Given task -> Return all of the lines below exactly as they are.

Recorded data ->
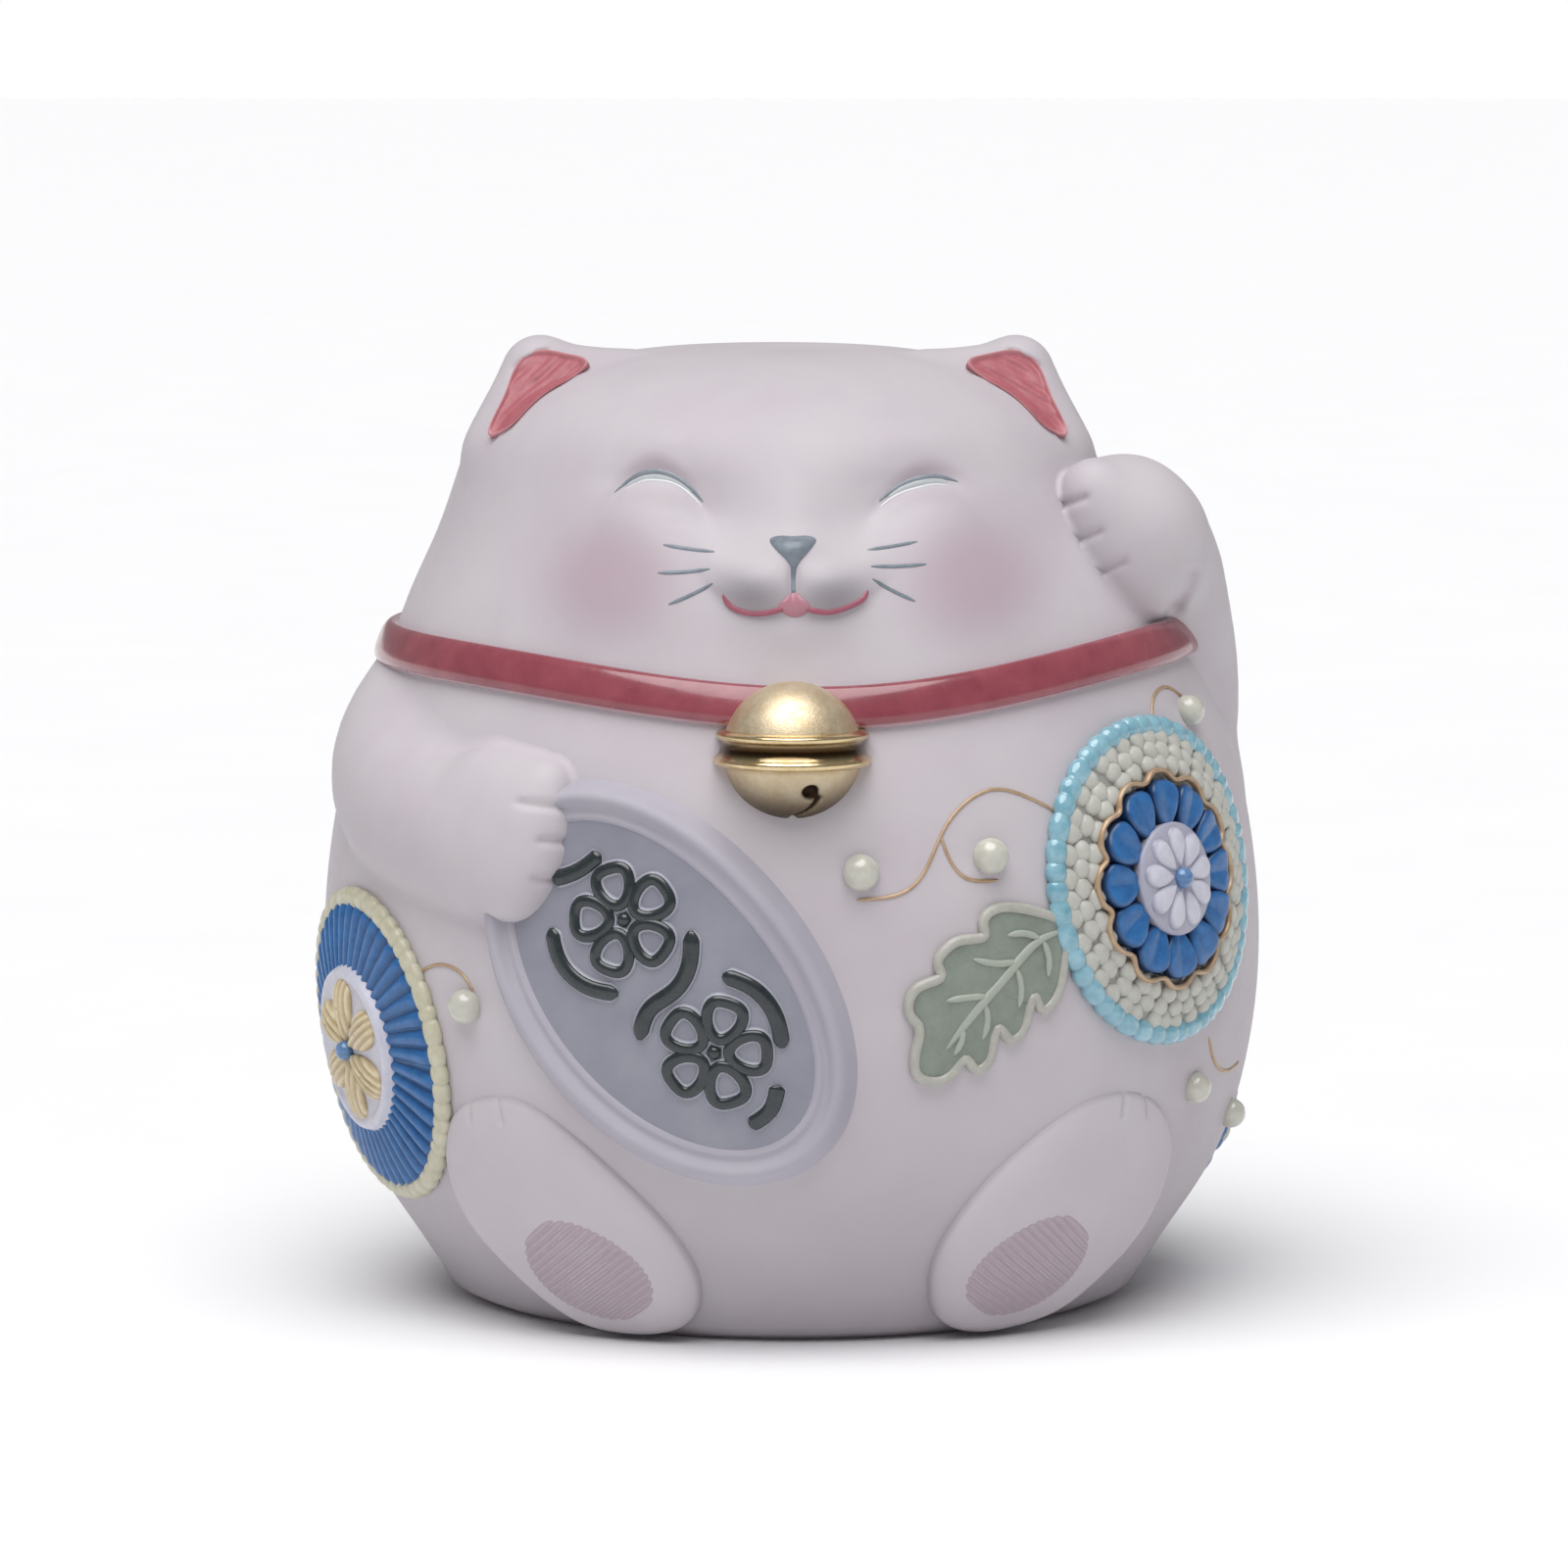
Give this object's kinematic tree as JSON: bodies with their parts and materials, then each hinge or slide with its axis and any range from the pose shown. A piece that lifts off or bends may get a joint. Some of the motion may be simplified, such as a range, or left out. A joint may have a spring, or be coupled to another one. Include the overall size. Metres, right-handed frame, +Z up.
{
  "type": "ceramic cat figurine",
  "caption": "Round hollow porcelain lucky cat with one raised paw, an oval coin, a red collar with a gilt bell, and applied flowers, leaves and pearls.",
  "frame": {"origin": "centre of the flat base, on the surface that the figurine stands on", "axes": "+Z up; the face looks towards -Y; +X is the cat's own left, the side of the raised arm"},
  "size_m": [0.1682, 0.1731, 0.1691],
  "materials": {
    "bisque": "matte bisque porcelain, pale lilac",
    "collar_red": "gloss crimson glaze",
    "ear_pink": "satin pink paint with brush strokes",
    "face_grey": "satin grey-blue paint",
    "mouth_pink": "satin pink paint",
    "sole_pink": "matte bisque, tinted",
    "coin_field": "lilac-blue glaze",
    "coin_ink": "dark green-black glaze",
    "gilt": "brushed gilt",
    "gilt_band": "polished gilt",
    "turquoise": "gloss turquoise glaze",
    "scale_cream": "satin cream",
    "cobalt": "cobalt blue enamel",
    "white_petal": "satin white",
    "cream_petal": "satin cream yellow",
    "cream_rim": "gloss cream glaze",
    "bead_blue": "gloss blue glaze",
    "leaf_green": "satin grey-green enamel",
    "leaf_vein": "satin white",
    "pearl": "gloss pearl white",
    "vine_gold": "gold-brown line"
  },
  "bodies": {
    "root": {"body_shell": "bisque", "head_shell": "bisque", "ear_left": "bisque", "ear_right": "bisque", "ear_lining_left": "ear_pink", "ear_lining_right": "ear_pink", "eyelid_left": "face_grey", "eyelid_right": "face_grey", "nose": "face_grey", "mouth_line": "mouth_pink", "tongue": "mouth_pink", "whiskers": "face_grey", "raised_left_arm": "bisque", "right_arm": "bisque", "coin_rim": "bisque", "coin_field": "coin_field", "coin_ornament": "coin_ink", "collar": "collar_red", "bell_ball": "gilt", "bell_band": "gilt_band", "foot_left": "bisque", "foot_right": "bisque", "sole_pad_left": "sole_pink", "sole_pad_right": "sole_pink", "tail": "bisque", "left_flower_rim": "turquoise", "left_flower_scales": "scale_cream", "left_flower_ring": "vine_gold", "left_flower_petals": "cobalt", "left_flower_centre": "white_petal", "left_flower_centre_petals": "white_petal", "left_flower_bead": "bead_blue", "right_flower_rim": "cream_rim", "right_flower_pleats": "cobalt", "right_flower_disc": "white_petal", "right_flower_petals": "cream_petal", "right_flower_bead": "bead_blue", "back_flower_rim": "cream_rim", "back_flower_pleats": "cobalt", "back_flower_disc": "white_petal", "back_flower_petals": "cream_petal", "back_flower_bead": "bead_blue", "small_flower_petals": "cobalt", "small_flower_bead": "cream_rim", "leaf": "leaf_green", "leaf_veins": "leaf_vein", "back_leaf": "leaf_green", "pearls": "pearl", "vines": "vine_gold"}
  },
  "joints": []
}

Solution for this exercise ->
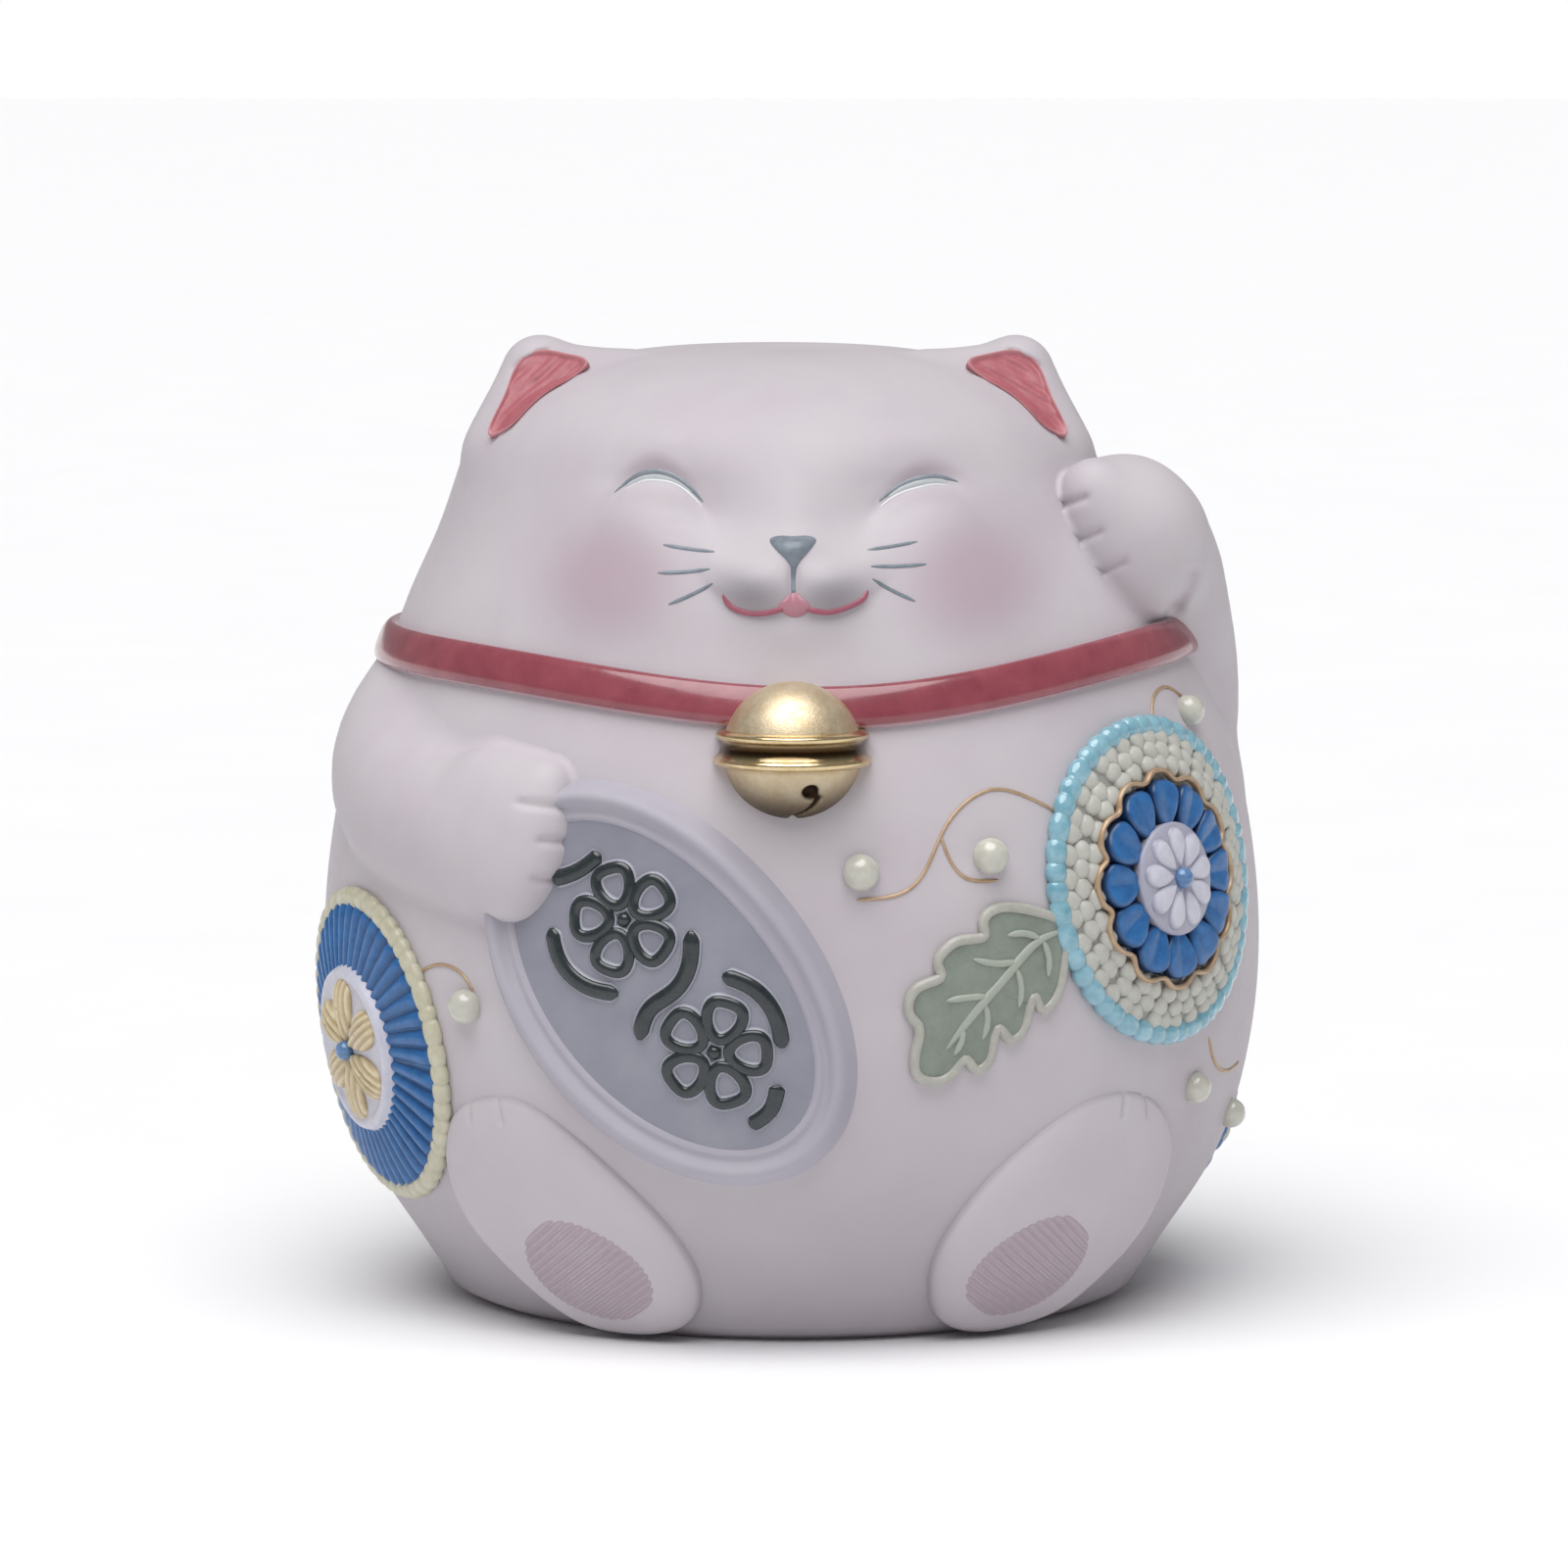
Give this object's kinematic tree as JSON: bodies with their parts and materials, then each hinge or slide with its axis and any range from the pose shown. A piece that lifts off or bends may get a joint. Some of the motion may be simplified, such as a range, or left out. A joint may have a spring, or be coupled to another one. Include the overall size. Metres, right-handed frame, +Z up.
{
  "type": "ceramic cat figurine",
  "caption": "Round hollow porcelain lucky cat with one raised paw, an oval coin, a red collar with a gilt bell, and applied flowers, leaves and pearls.",
  "frame": {"origin": "centre of the flat base, on the surface that the figurine stands on", "axes": "+Z up; the face looks towards -Y; +X is the cat's own left, the side of the raised arm"},
  "size_m": [0.1682, 0.1731, 0.1691],
  "materials": {
    "bisque": "matte bisque porcelain, pale lilac",
    "collar_red": "gloss crimson glaze",
    "ear_pink": "satin pink paint with brush strokes",
    "face_grey": "satin grey-blue paint",
    "mouth_pink": "satin pink paint",
    "sole_pink": "matte bisque, tinted",
    "coin_field": "lilac-blue glaze",
    "coin_ink": "dark green-black glaze",
    "gilt": "brushed gilt",
    "gilt_band": "polished gilt",
    "turquoise": "gloss turquoise glaze",
    "scale_cream": "satin cream",
    "cobalt": "cobalt blue enamel",
    "white_petal": "satin white",
    "cream_petal": "satin cream yellow",
    "cream_rim": "gloss cream glaze",
    "bead_blue": "gloss blue glaze",
    "leaf_green": "satin grey-green enamel",
    "leaf_vein": "satin white",
    "pearl": "gloss pearl white",
    "vine_gold": "gold-brown line"
  },
  "bodies": {
    "root": {"body_shell": "bisque", "head_shell": "bisque", "ear_left": "bisque", "ear_right": "bisque", "ear_lining_left": "ear_pink", "ear_lining_right": "ear_pink", "eyelid_left": "face_grey", "eyelid_right": "face_grey", "nose": "face_grey", "mouth_line": "mouth_pink", "tongue": "mouth_pink", "whiskers": "face_grey", "raised_left_arm": "bisque", "right_arm": "bisque", "coin_rim": "bisque", "coin_field": "coin_field", "coin_ornament": "coin_ink", "collar": "collar_red", "bell_ball": "gilt", "bell_band": "gilt_band", "foot_left": "bisque", "foot_right": "bisque", "sole_pad_left": "sole_pink", "sole_pad_right": "sole_pink", "tail": "bisque", "left_flower_rim": "turquoise", "left_flower_scales": "scale_cream", "left_flower_ring": "vine_gold", "left_flower_petals": "cobalt", "left_flower_centre": "white_petal", "left_flower_centre_petals": "white_petal", "left_flower_bead": "bead_blue", "right_flower_rim": "cream_rim", "right_flower_pleats": "cobalt", "right_flower_disc": "white_petal", "right_flower_petals": "cream_petal", "right_flower_bead": "bead_blue", "back_flower_rim": "cream_rim", "back_flower_pleats": "cobalt", "back_flower_disc": "white_petal", "back_flower_petals": "cream_petal", "back_flower_bead": "bead_blue", "small_flower_petals": "cobalt", "small_flower_bead": "cream_rim", "leaf": "leaf_green", "leaf_veins": "leaf_vein", "back_leaf": "leaf_green", "pearls": "pearl", "vines": "vine_gold"}
  },
  "joints": []
}